Atlantis looks pretty, and it's nice to be in Jason and the Argonauts, and Susan Penhaligon and Ingrid Pitt are nothing if not easy on the eye - but before the Atlantis story can get going, the love-interest has been killed by a minotaur and Kronos, the angry giant white parrot, has destroyed the place. The following bit with two TARDISs, Kronos with eyeshadow, and the rainbow background only want the line, 'Groovy - We're in Gay Heaven!'
There are good bits - the moment when the doodlebug engine cuts out, and the farmhand's line 'Londoners!'. The Doctor's monologue about the hermit is so lyrical it seems to belong to a different story - probably Planet of the Spiders because the next thing that happens is that the dying Dalios is thrust in - with the voice of K'anpo Rinpoche! - George Cormack is the best thing in this, having far the best lines, and the bit where he dies in prison and we find Galleia and the Master in charge is straight out of King Lear. That's four good bits.
The gadget with the bottle and the forks - you worked that out in a restaurant with an empty bottle, right? Which means you were halfway down the next one...
1/5
Underworld
The story is Jason and the Golden Fleece, with Jackson being Jason, Orfe being Orpheus, Herrick being Hercules, Tala being Atalanta, all in pursuit of the P-7E - Persephone - and the race banks are the Golden Fleece (they are at least gold colour). It is a fairly faithful re-telling of the Greek source material, though the actual script seems almost bereft of merit - the characters are dull, it's not funny, it's not clever, it's not scary....
The cave effects are a blue set and a series of models, otherwise there is one set - the bridge of Jackson's ship is also that of the P-7E, with a lighting change - and (admittedly) there's some nice model work, but this is made on the absolute cheap; galloping inflation (coupled with some very obstructive BBC suits) is cited as the reason.
The result is an interesting object lesson in what can be achieved with not enough money and a lot of hard work; The Making Of tells an interesting story, though I do wonder if, after re-wiring the studio to make it work, they might just as cheaply have just built the set.
The result though is that whenever we see someone in the Underworld, we know they're not in the Underworld - however good the CSO is, it still looks like CSO - we know it's not real - nor does it help that half the characters in the Underworld have their faces hidden in those very boring black or grey hoods, and the two robots (if that's what they are - it's never made clear) look silly. The director appears to have been preoccupied by financial issues at the expense of the story; it's adequately told, but not well.
Less than a year before, they were producing first class telly, now this...
I think the best bit is that when a huge crowd of extras, including kids, run down the steps and board Jackson's ship.
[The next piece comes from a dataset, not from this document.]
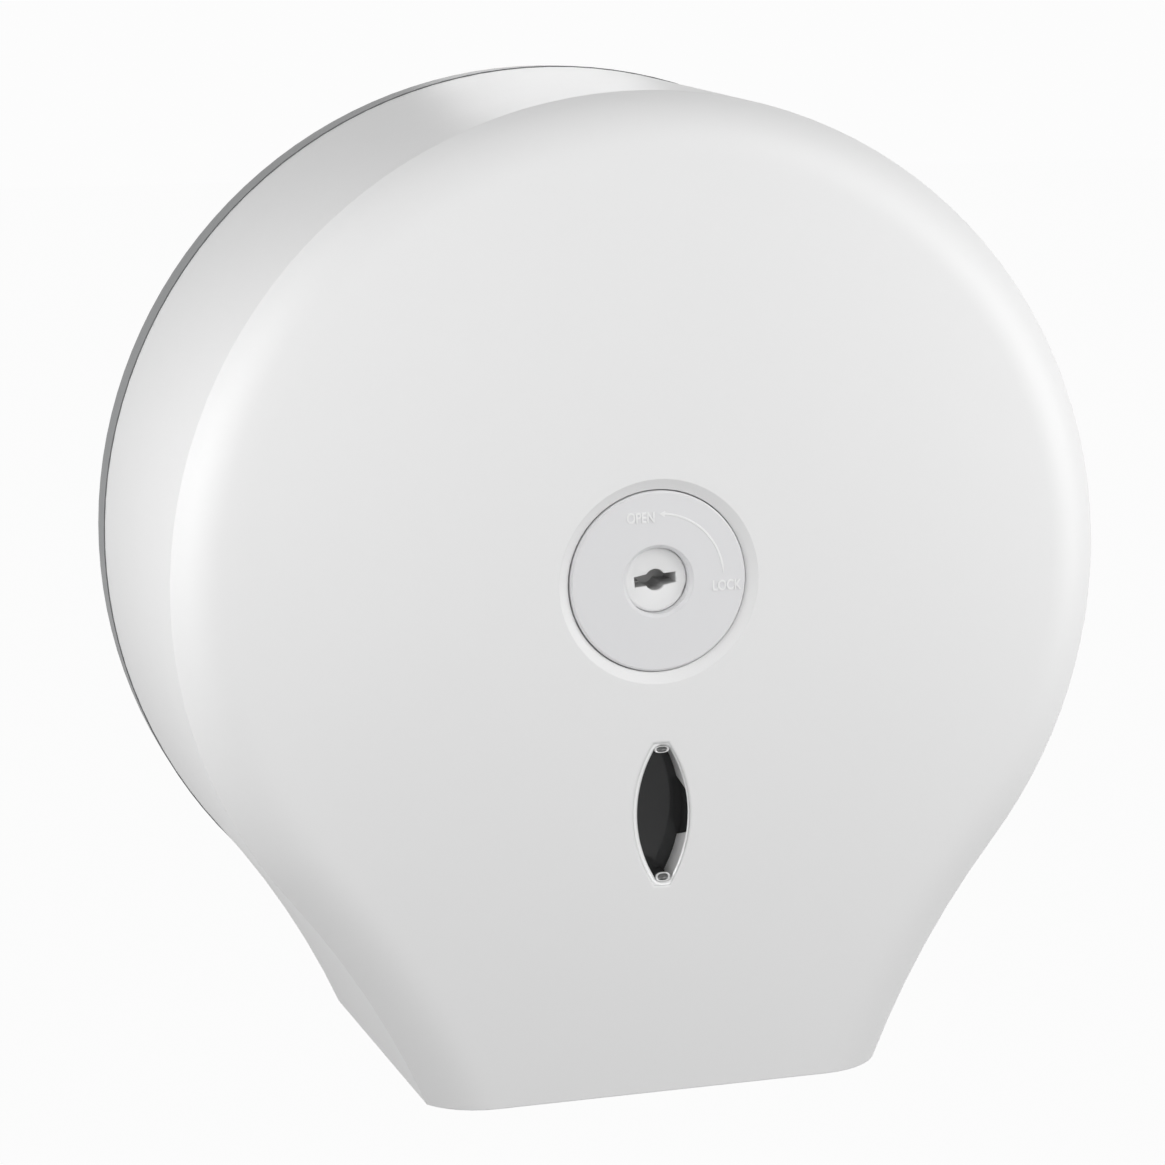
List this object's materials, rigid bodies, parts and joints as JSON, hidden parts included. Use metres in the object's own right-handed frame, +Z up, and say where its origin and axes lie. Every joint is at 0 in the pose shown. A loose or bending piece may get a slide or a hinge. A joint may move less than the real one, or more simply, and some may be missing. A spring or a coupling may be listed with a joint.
{
  "type": "jumbo toilet roll dispenser",
  "caption": "Round wall dispenser for large paper rolls: hinged white cover on a grey back plate, key lock in a round dial, pointed level window and turning core sleeve.",
  "frame": {"origin": "where the spindle axis meets the wall, which is the centre of the wall screw pattern", "axes": "+X to the viewer's right, +Y into the wall, so the front faces -Y, and +Z up"},
  "size_m": [0.27, 0.119, 0.2784],
  "materials": {
    "white_plastic": "semi-gloss moulded",
    "base_plastic": "moulded",
    "dial_plastic": "satin moulded",
    "smoked_lens": "clear smoked",
    "nylon": "moulded",
    "steel": "bright",
    "zinc_screws": "zinc plated"
  },
  "bodies": {
    "base": {"back_plate": "base_plastic", "spindle_post": "white_plastic", "spindle_screws": "zinc_screws", "thrust_washer": "nylon", "sleeve_retaining_clip": "steel", "latch_keeper": "steel", "keeper_screws": "zinc_screws", "hinge_pin_left": "steel", "hinge_pin_right": "steel"},
    "sleeve": {"core_sleeve": "nylon", "roll_stop_disc": "nylon"},
    "cover": {"front_cover": "white_plastic", "window_lens": "smoked_lens", "lock_dial": "dial_plastic", "lock_housing": "nylon", "housing_screws": "zinc_screws", "lock_wave_washer": "steel", "tear_strip_left": "steel", "tear_strip_right": "steel", "tear_strip_rivets": "zinc_screws"},
    "barrel": {"lock_barrel": "white_plastic", "locking_bar": "steel", "bar_screw": "zinc_screws"}
  },
  "joints": [
    {"name": "cover_hinge", "type": "hinge", "parent": "base", "child": "cover", "pos_m": [0, -0.008, -0.1365], "axis": [1, 0, 0], "range_deg": [0, 90]},
    {"name": "sleeve_spin", "type": "hinge", "parent": "base", "child": "sleeve", "pos_m": [0, -0.05, 0], "axis": [0, -1, 0], "continuous": true},
    {"name": "lock_turn", "type": "hinge", "parent": "cover", "child": "barrel", "pos_m": [0, -0.1, 0], "axis": [0, -1, 0], "range_deg": [0, 90]}
  ]
}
That looks great, and it's nice to see Jimmy Gardner (he later drove the Knight Bus on Prisoner of Azkaban).
2/5
Horns
The extra feature about the relationship between Dr Who and Blue Peter is very good, but as for the main feature...
The script isn't actually bad, it's a competent re-telling of the Minotaur story: Skonnos = Knossos, Crinoth = Corinth, Aneth = Athens, Seth = Theseus, Nimon = Minotaur, Soldeed = Daedalus, Sorak = Icarus. And it's not at all badly written; the script is not the problem here (though the absence of a final 'you cheated me!' confrontation between Soldeed and the Nimon is a glaring omission).
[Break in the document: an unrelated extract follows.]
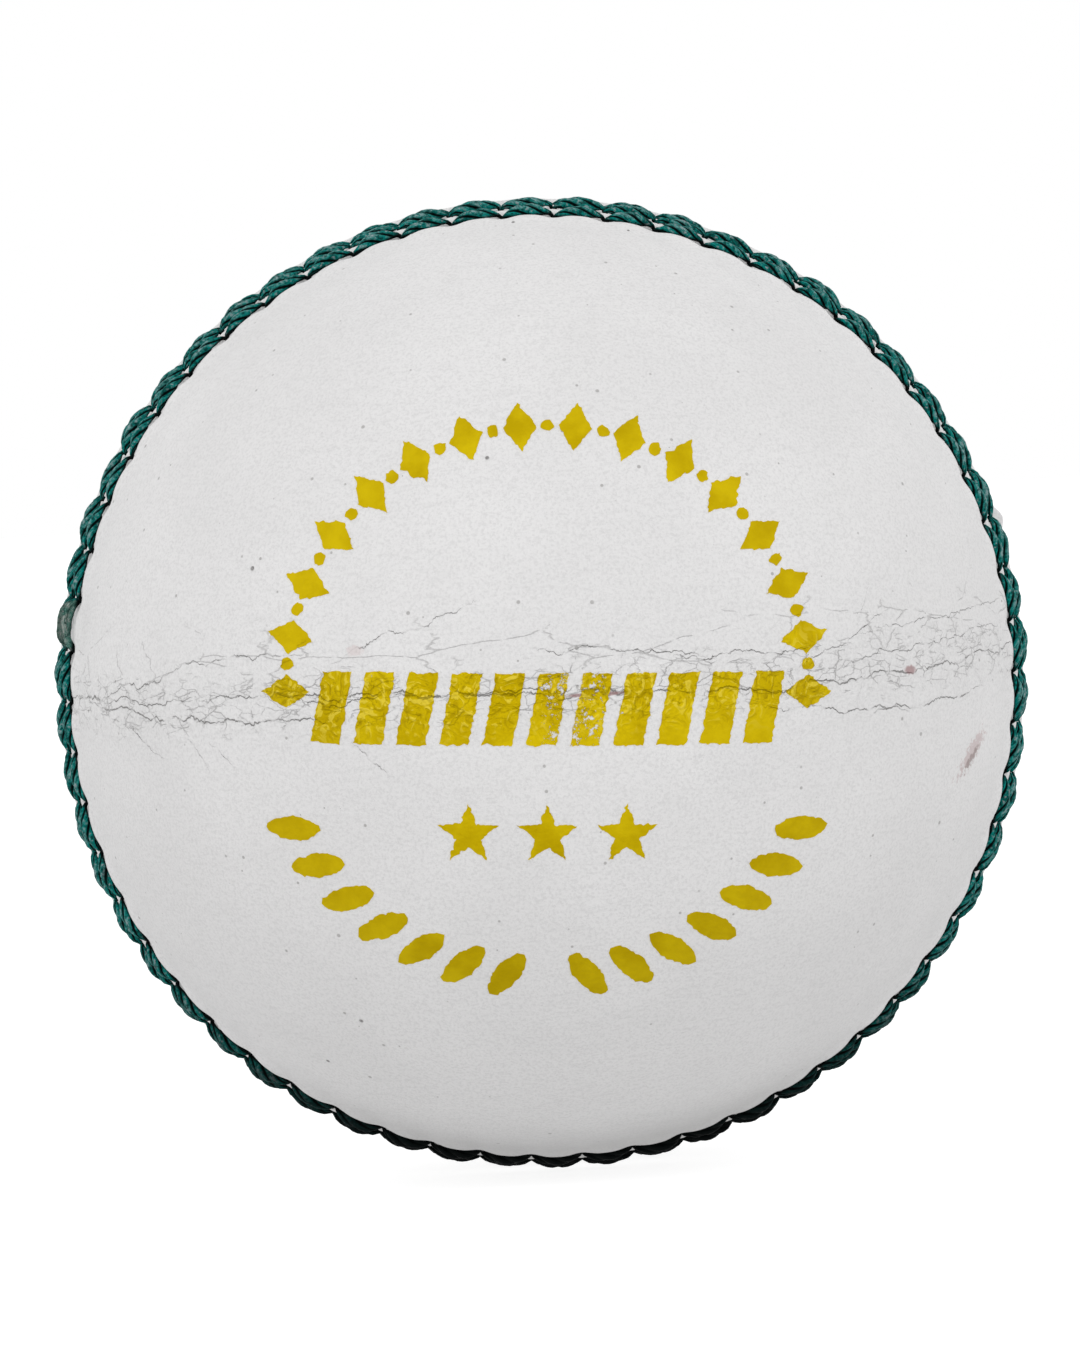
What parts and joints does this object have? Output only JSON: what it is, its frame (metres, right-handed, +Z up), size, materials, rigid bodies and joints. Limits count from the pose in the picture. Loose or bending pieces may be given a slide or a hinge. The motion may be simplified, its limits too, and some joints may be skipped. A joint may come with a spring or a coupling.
{
  "type": "cricket ball",
  "caption": "White leather ball with a raised round seam of dark green stitches, a gold foil ornament and a layered cork and yarn core.",
  "frame": {"origin": "centre of the ball", "axes": "+Z up; +Y is the seam axis, square to the stitched seam, pointing from the stamped front cup to the plain back cup; the front quarter joint lies in z = 0 and the back one in x = 0"},
  "size_m": [0.0716, 0.0701, 0.0716],
  "materials": {
    "white_leather": "smooth lacquered",
    "seam_thread": "waxed plied linen",
    "gold_foil": "worn hot-stamped foil",
    "joint_thread": "waxed",
    "lining_leather": "raw split",
    "nucleus": "matte, cork-filled",
    "cork": "matte",
    "winding_yarn": "matte"
  },
  "bodies": {
    "root": {"cork_rubber_nucleus": "nucleus", "inner_yarn_winding": "winding_yarn", "inner_cork_strips": "cork", "middle_yarn_winding": "winding_yarn", "outer_cork_strips": "cork", "outer_yarn_winding": "winding_yarn", "front_upper_quarter": "white_leather", "front_lower_quarter": "white_leather", "back_left_quarter": "white_leather", "back_right_quarter": "white_leather", "front_upper_lining": "lining_leather", "front_lower_lining": "lining_leather", "back_right_lining": "lining_leather", "back_left_lining": "lining_leather", "closing_stitches": "seam_thread", "front_middle_stitches": "seam_thread", "front_outer_stitches": "seam_thread", "back_middle_stitches": "seam_thread", "back_outer_stitches": "seam_thread", "front_joint_stitches": "joint_thread", "back_joint_stitches": "joint_thread", "foil_stamp": "gold_foil"}
  },
  "joints": []
}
Visually, the Skonnons look great, and so does their planet, and if the youth of Aneth are wearing curtains (like the Von Trapp children) the big shot of their arrival on Skonnos - supported by the scarlet Romana - is visually impressive. The Nimon's lair looks good too; the only problem is the Nimon itself - it lacks any Taurean bulk, and commits that most heinous sin of any Dr Who monster - it looks stupid. This was the year of stupid monsters; Tythonians, Mandrels, Nimon, Krargs (oh yeah, Douglas Adams made the Daleks look stupid too, not forgotten that...).
And there are some very good performances - Malcolm Terris is horrible as the treacherous, cowardly bully of a co-pilot, and John Bailey gets every ounce of pathos out of Sezom, and Lalla Ward is at her best, and generally she's the one carrying the plot, rather than Tom Baker. By far the best bits are those with either Miss Ward and Mr Terris or Miss Ward and Mr Bailey - particularly the latter; the story is suddenly being played deadly straight and it palpably lifts. Simon Gyps-Kent does a nice job of a hapless Theseus, while Janet Ellis proves thoroughly irritating as the clearly besotted Teka - these two are intended to be the funny parts.
But the trouble is that Tom Baker and Graham Crowden have both decided to be funny as well - inviting the audience to join them in laughing up their sleeves at the story (and at the people that want to take it seriously) - Mr Crowden corpses as he dies - this is not in any way good practice. The story is being let down by the eponymous hero and the villain, and David Brierley's camp K-9 voice doesn't help; it's all rather like watching (for instance) Derek Jacobi trying to play the graveside scene from Hamlet while Cannon and Ball keep acting stupid and spoiling it (Ho, ho, how rib-ticklingly humourous is that...?).
The story lifts itself in the excursion to Crinoth, but that's in Episode 4; by then we've sat through three weeks of semi-drivel - oh hang on, it was 1979, better make that eleven weeks of drivel. It could have been argued, quite persuasively that, with such an explosion of interest in his HHGTTG, Mr Adams couldn't be bothered to do his day job of script editing Dr Who properly. By this end of the story, Dr Who had been quite crap for the fourth part of a year.
3/5 - but that's for Miss Ward, Mr Terris and Mr Bailey.